What follows is a listing; restate every line of it word for word.
=== MATERIAL ===
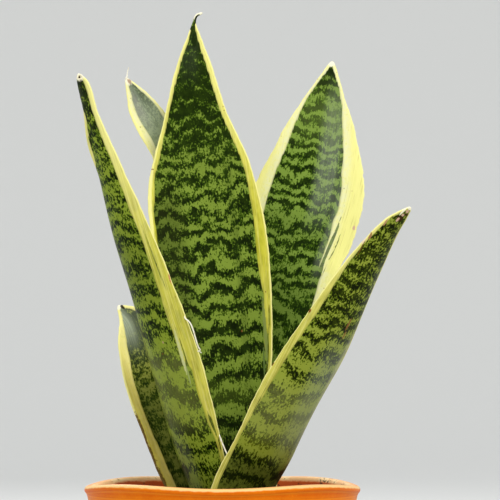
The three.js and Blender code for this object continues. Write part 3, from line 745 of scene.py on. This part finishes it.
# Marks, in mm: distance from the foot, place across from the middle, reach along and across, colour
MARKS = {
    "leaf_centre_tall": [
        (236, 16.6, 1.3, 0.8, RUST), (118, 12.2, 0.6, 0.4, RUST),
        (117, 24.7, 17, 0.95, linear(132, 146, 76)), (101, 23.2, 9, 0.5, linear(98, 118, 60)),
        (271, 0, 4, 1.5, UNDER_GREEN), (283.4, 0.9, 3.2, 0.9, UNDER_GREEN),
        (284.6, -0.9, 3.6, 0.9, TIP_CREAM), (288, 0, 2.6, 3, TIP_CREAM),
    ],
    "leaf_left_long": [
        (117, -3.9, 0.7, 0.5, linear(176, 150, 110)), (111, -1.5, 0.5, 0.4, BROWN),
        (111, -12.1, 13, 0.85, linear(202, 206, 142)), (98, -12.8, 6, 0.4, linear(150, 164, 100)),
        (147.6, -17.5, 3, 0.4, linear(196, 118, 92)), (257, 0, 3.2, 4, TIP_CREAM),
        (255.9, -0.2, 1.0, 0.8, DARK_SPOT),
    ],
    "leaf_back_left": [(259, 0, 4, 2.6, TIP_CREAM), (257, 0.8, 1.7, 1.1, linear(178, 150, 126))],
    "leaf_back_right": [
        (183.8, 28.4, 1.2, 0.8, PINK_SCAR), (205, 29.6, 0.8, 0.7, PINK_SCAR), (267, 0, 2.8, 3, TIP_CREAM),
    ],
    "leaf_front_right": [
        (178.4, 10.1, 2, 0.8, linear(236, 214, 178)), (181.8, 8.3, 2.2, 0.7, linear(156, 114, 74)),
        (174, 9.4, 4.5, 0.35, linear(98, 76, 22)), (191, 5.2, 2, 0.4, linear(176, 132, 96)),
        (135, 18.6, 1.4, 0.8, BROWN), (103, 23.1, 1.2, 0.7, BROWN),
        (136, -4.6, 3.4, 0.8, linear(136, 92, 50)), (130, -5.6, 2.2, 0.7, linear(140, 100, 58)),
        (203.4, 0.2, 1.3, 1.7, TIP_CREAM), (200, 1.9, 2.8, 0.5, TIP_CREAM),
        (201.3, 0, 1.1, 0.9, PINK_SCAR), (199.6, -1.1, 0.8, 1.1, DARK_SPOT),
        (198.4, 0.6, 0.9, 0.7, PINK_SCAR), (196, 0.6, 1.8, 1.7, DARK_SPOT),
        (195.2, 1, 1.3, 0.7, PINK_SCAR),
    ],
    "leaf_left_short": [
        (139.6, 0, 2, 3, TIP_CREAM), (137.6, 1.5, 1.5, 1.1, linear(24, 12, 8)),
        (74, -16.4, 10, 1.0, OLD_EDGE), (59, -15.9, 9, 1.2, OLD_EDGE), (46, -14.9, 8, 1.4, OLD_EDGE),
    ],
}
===
> _FINAL ANSWER_
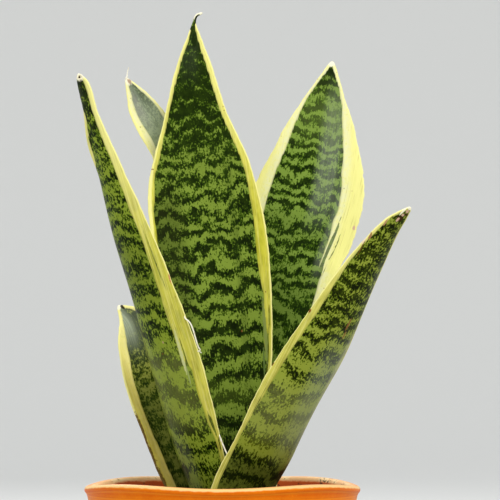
The three.js and Blender code for this object continues. Write part 3, from line 745 of scene.py on. This part finishes it.
# Marks, in mm: distance from the foot, place across from the middle, reach along and across, colour
MARKS = {
    "leaf_centre_tall": [
        (236, 16.6, 1.3, 0.8, RUST), (118, 12.2, 0.6, 0.4, RUST),
        (117, 24.7, 17, 0.95, linear(132, 146, 76)), (101, 23.2, 9, 0.5, linear(98, 118, 60)),
        (271, 0, 4, 1.5, UNDER_GREEN), (283.4, 0.9, 3.2, 0.9, UNDER_GREEN),
        (284.6, -0.9, 3.6, 0.9, TIP_CREAM), (288, 0, 2.6, 3, TIP_CREAM),
    ],
    "leaf_left_long": [
        (117, -3.9, 0.7, 0.5, linear(176, 150, 110)), (111, -1.5, 0.5, 0.4, BROWN),
        (111, -12.1, 13, 0.85, linear(202, 206, 142)), (98, -12.8, 6, 0.4, linear(150, 164, 100)),
        (147.6, -17.5, 3, 0.4, linear(196, 118, 92)), (257, 0, 3.2, 4, TIP_CREAM),
        (255.9, -0.2, 1.0, 0.8, DARK_SPOT),
    ],
    "leaf_back_left": [(259, 0, 4, 2.6, TIP_CREAM), (257, 0.8, 1.7, 1.1, linear(178, 150, 126))],
    "leaf_back_right": [
        (183.8, 28.4, 1.2, 0.8, PINK_SCAR), (205, 29.6, 0.8, 0.7, PINK_SCAR), (267, 0, 2.8, 3, TIP_CREAM),
    ],
    "leaf_front_right": [
        (178.4, 10.1, 2, 0.8, linear(236, 214, 178)), (181.8, 8.3, 2.2, 0.7, linear(156, 114, 74)),
        (174, 9.4, 4.5, 0.35, linear(98, 76, 22)), (191, 5.2, 2, 0.4, linear(176, 132, 96)),
        (135, 18.6, 1.4, 0.8, BROWN), (103, 23.1, 1.2, 0.7, BROWN),
        (136, -4.6, 3.4, 0.8, linear(136, 92, 50)), (130, -5.6, 2.2, 0.7, linear(140, 100, 58)),
        (203.4, 0.2, 1.3, 1.7, TIP_CREAM), (200, 1.9, 2.8, 0.5, TIP_CREAM),
        (201.3, 0, 1.1, 0.9, PINK_SCAR), (199.6, -1.1, 0.8, 1.1, DARK_SPOT),
        (198.4, 0.6, 0.9, 0.7, PINK_SCAR), (196, 0.6, 1.8, 1.7, DARK_SPOT),
        (195.2, 1, 1.3, 0.7, PINK_SCAR),
    ],
    "leaf_left_short": [
        (139.6, 0, 2, 3, TIP_CREAM), (137.6, 1.5, 1.5, 1.1, linear(24, 12, 8)),
        (74, -16.4, 10, 1.0, OLD_EDGE), (59, -15.9, 9, 1.2, OLD_EDGE), (46, -14.9, 8, 1.4, OLD_EDGE),
    ],
}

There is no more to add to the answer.